Dataset content |

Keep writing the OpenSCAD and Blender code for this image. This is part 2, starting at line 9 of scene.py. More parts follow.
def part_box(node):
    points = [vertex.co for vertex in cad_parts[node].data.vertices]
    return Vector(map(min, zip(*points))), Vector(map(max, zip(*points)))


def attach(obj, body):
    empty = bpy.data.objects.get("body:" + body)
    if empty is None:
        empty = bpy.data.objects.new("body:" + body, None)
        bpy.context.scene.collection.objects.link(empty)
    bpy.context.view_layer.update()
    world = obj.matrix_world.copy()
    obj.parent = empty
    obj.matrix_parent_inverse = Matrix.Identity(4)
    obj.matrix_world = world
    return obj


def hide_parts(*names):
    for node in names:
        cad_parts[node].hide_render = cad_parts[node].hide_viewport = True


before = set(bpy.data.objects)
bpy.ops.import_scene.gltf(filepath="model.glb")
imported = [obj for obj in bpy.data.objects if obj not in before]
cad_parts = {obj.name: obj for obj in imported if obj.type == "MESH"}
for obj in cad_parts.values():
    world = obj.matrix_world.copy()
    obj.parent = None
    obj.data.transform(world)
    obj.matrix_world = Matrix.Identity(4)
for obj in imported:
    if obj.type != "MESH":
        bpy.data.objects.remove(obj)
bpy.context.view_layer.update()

Task details |
Copy out the whole listing, exactly as written.

Answer to the exercise |
Keep writing the OpenSCAD and Blender code for this image. This is part 2, starting at line 9 of scene.py. More parts follow.
def part_box(node):
    points = [vertex.co for vertex in cad_parts[node].data.vertices]
    return Vector(map(min, zip(*points))), Vector(map(max, zip(*points)))


def attach(obj, body):
    empty = bpy.data.objects.get("body:" + body)
    if empty is None:
        empty = bpy.data.objects.new("body:" + body, None)
        bpy.context.scene.collection.objects.link(empty)
    bpy.context.view_layer.update()
    world = obj.matrix_world.copy()
    obj.parent = empty
    obj.matrix_parent_inverse = Matrix.Identity(4)
    obj.matrix_world = world
    return obj


def hide_parts(*names):
    for node in names:
        cad_parts[node].hide_render = cad_parts[node].hide_viewport = True


before = set(bpy.data.objects)
bpy.ops.import_scene.gltf(filepath="model.glb")
imported = [obj for obj in bpy.data.objects if obj not in before]
cad_parts = {obj.name: obj for obj in imported if obj.type == "MESH"}
for obj in cad_parts.values():
    world = obj.matrix_world.copy()
    obj.parent = None
    obj.data.transform(world)
    obj.matrix_world = Matrix.Identity(4)
for obj in imported:
    if obj.type != "MESH":
        bpy.data.objects.remove(obj)
bpy.context.view_layer.update()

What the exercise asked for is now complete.